There are pages on the impermanence of everything else—the seasons, towns and cities, great empires, friendships and other relationships, buildings, fortunes, sorrows, happiness, poverty. “Everything is subject to change,” Patrul Rinpoche writes, “everything waxes and wanes.”
The purpose of these teachings are to, quite simply, point us toward living good, virtuous lives. Patrul Rinpoche quotes one teacher, Geshe Potowa, thus: “Think about death and impermanence for a long time. Once you are certain that you will die, you will no longer find it hard to put aside harmful actions, not difficult to do what is right.” So the lesson here, which is not always easy for me—or for others, I suspect—is to simply be kind.
During my retreat, I took plenty more walks, sometimes on the monastery grounds. Harry had a small Bonsai tree garden on the grounds. The wooden tables are all still there, but the trees are gone. A cabin I used to stay in—called Cliffhanger because it sat on a cliff 200 feet above the Gulf of St. Lawrence—was closed last spring. A chunk of nearby cliff had washed away into the gulf and the cabin needs to be moved back before anyone can stay in it again. One evening when eating a simple dinner of rice and steamed vegetables I’d prepared and put into a bowl, I dropped the bowl, and it shattered into four pieces. That evening I watched the sun go down in a blaze of vast, oceanic beauty. When I walked back to my cabin, I saw more leaves turning.
The only thing we can really do with change is get used to it, as much as we often don’t like it or want it to happen. Death and impermanence are not things we normally think about, I know. But here in the deep north when your life slows down, you see it. If you stand still long enough you can see how the world is changing all around you all the time.

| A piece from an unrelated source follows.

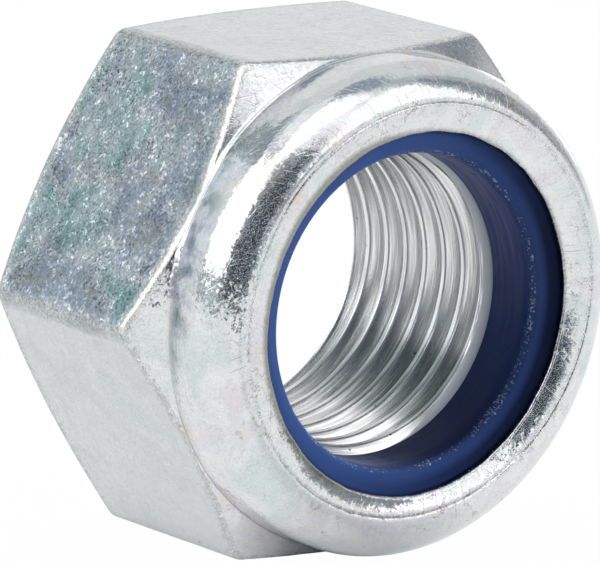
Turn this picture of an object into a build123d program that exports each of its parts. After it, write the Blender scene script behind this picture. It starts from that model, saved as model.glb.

It feels like a sort of training, and that’s exactly what Buddhists call it. It’s a training because we can learn to dispel our illusions that life goes on forever, or that anything else lasts forever. Then when we experience a loss, it won’t seem like the end of the world. Which doesn’t mean we won’t be sad when people we love die and things we hold dear break or disappear. Sadness is not the same as despair.
And we can always keep ourselves attuned to what we might gain from our losses. Regarding this, one 17th and 18th century Japanese poet, Masahide, said it best:
Barn’s burnt down—
I can see the moon.
On of one my last days at the abbey, I took another walk past Harry’s garden. A part-time neighbor from Halifax hours away was working nearby. I stopped to say hello, of course. Turns out he was rescuing an old rhubarb plant Harry used to tend to, and he was going to transplant it near his own house in anticipation of getting fresh rhubarb come spring.